* [Instructions for the task]:
Select from the records below every line that has the word "json" in it.

* [Given data]:
****************

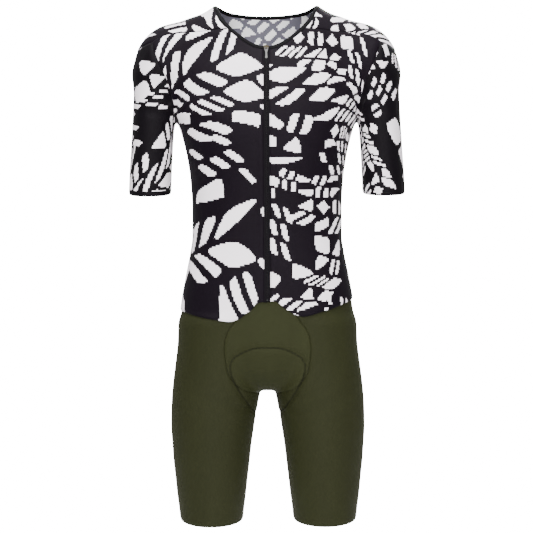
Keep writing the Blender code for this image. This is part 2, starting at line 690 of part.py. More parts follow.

****************

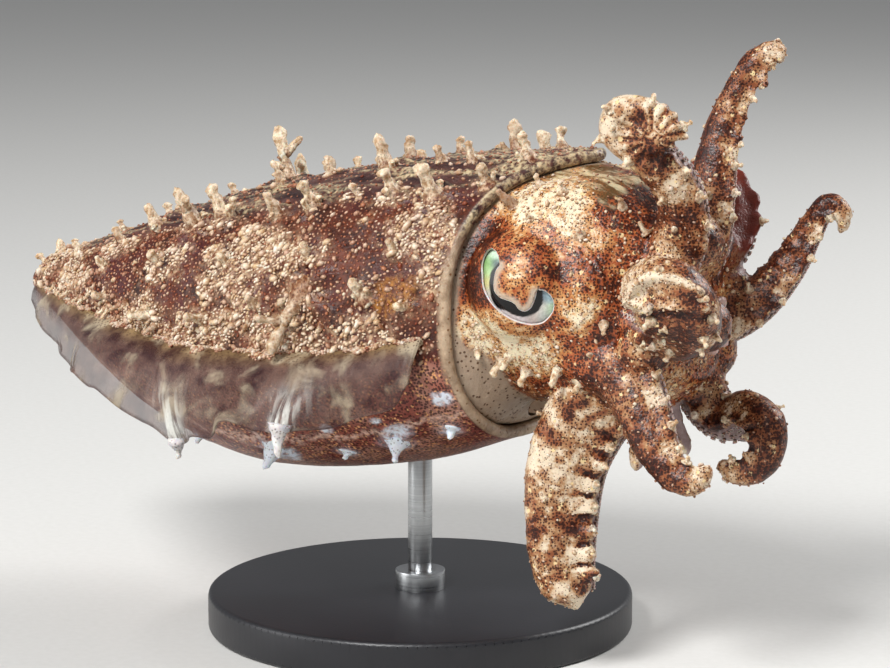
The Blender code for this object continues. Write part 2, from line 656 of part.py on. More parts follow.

****************

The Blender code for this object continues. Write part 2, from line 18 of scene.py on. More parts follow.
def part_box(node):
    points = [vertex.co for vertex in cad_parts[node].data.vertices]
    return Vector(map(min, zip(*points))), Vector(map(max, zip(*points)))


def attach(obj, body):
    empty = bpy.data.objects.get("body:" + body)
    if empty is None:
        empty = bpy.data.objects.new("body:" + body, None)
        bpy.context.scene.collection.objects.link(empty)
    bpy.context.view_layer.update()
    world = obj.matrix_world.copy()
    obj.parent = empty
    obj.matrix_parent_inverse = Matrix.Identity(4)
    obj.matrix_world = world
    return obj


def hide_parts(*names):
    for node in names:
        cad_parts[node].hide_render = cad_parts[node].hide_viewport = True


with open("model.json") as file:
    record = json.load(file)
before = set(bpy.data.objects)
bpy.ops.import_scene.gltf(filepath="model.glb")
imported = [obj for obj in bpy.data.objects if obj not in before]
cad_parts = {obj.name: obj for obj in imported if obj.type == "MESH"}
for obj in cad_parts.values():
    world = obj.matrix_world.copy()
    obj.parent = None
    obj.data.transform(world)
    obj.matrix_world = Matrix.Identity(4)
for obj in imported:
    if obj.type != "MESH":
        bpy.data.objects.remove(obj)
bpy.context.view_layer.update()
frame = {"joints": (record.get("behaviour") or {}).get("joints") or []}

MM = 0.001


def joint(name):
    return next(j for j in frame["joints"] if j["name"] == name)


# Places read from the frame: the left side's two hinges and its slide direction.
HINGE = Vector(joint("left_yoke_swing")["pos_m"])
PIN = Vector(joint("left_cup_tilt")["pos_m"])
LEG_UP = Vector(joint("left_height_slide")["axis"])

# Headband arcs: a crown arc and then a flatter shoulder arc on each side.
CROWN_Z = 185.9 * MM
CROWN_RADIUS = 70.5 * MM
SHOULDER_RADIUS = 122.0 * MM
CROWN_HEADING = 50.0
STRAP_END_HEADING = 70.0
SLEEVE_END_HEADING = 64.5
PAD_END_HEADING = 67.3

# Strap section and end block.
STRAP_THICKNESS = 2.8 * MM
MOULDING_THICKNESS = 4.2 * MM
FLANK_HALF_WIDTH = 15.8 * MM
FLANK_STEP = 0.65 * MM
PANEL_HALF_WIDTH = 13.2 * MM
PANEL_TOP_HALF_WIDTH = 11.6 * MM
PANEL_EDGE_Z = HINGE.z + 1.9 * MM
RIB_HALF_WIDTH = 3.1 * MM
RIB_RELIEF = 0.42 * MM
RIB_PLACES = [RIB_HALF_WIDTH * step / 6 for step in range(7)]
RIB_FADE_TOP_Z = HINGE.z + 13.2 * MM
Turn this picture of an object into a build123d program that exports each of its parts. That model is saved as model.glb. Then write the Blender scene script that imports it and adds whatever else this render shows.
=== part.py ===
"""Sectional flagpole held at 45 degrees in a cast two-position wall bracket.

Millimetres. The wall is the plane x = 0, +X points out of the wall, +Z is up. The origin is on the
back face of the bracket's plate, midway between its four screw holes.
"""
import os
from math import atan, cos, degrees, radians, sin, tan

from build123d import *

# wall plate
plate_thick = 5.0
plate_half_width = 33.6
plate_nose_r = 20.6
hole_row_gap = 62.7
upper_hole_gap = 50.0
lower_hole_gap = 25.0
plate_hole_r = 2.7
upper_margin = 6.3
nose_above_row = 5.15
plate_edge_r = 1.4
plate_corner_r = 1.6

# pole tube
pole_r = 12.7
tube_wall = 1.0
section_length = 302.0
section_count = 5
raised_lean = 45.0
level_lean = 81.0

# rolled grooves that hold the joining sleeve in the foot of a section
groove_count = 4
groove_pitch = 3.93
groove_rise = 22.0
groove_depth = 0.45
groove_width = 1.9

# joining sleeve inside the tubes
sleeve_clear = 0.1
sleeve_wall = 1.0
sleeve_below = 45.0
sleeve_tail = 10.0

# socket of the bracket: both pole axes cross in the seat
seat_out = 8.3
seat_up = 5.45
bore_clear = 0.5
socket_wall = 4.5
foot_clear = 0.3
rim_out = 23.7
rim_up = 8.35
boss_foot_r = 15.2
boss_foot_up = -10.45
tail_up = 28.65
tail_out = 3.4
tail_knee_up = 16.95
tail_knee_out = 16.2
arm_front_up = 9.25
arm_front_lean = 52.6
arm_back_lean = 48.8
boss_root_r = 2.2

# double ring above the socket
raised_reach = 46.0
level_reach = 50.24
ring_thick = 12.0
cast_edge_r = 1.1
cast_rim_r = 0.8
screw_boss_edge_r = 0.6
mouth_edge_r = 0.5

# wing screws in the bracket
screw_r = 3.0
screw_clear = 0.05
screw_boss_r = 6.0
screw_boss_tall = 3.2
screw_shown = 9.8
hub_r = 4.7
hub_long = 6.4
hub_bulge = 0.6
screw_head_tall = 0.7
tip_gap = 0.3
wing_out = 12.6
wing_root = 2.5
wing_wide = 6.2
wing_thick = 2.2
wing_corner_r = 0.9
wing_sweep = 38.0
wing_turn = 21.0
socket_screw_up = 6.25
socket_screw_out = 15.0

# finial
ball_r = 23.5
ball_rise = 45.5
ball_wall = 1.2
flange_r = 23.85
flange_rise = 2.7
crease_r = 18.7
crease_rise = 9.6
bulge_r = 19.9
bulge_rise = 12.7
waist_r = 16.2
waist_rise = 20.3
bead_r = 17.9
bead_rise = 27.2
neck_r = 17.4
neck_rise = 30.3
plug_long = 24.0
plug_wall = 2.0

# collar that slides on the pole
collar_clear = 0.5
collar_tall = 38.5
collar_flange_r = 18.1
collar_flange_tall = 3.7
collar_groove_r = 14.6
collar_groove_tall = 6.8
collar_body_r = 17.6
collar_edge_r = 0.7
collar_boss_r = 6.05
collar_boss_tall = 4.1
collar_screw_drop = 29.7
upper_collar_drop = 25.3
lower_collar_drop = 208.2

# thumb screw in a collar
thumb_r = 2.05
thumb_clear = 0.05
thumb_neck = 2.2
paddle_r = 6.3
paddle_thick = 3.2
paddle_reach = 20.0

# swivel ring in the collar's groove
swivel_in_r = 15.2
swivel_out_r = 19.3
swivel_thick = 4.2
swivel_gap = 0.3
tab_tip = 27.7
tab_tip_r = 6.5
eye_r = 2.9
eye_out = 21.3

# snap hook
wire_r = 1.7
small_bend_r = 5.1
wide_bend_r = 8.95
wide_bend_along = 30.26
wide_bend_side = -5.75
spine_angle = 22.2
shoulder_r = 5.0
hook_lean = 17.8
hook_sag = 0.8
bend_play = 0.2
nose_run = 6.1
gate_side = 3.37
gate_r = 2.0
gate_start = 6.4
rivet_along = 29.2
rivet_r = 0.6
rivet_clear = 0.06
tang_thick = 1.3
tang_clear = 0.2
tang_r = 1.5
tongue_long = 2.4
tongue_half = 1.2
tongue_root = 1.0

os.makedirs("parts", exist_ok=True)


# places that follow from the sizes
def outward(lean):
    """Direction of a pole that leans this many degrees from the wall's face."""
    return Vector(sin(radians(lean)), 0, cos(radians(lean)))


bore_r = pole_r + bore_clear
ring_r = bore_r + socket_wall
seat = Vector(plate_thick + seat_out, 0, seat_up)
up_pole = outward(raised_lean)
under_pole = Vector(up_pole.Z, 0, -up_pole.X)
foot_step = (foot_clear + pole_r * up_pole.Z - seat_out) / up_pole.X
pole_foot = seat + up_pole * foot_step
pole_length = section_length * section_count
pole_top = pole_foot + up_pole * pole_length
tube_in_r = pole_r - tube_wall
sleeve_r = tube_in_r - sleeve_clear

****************

* [Problem solution]:
with open("model.json") as file:
    record = json.load(file)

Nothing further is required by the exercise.